More than 60 per cent of the informal are women-owned. For formal enterprises, some 47.9 per cent are male-owned while women own 32.2 per cent. Despite these gains, a woman still faces twice the hurdles a man would have faced while establishing himself as an entrepreneur, especially those in developing countries. This prompted Visa to come up with a programme that supports them.

What role does Visa’s technology play in empowering women entrepreneurs?

Visa recently commissioned a study to investigate the role of electronic payments in enabling the success of female entrepreneurs in Kenya, South Africa and Nigeria.

From the research, women acknowledge the role of electronic payments in business success, with some confiding that customers spend more when they have access to electronic payments as opposed to cash.

However, a majority of women in Kenya and Nigeria still rely more on cash transaction. It is against this background that Visa has incorporated the technology aspect of the programme to expand payment options for these women entrepreneurs.

What is your advice to other women business leaders?

Closing the gender gap requires persistence, hard work and support.
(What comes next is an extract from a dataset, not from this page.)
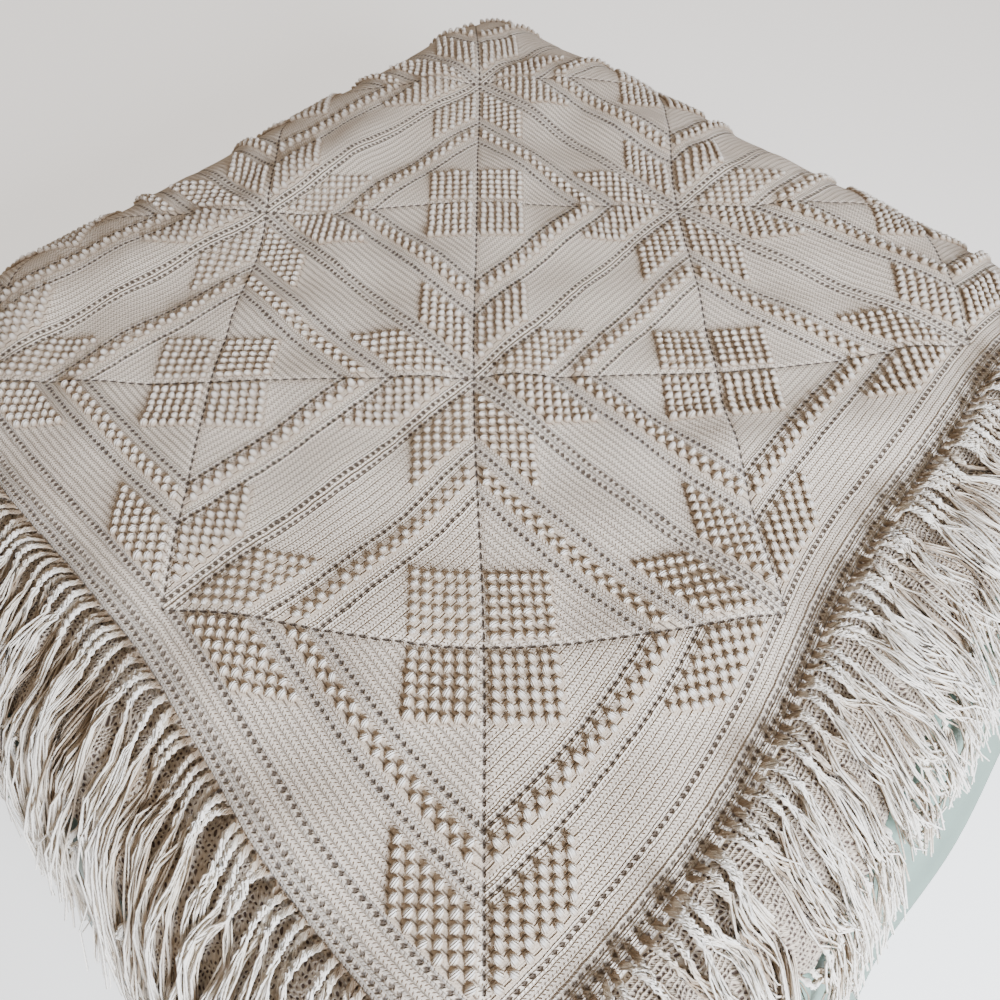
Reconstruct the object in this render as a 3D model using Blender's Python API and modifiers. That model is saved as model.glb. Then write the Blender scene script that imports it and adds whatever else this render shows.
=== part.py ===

The She’s Next in Africa seeks to encourage female micro-and small-business owners to fund, run and grow their businesses.

The number of women entrepreneurs is growing with 163 million starting businesses since 2014 alone.

The highest percentages of these women are in Africa, where 26 per cent of them start or manage a business.

What is peculiar about women investments?

Women reinvest up to 90 per cent of their income in the education, health and nutrition of their families and communities - compared to up to 40 per cent for men – who make investing in women’s businesses one way that Visa can help in transforming societies.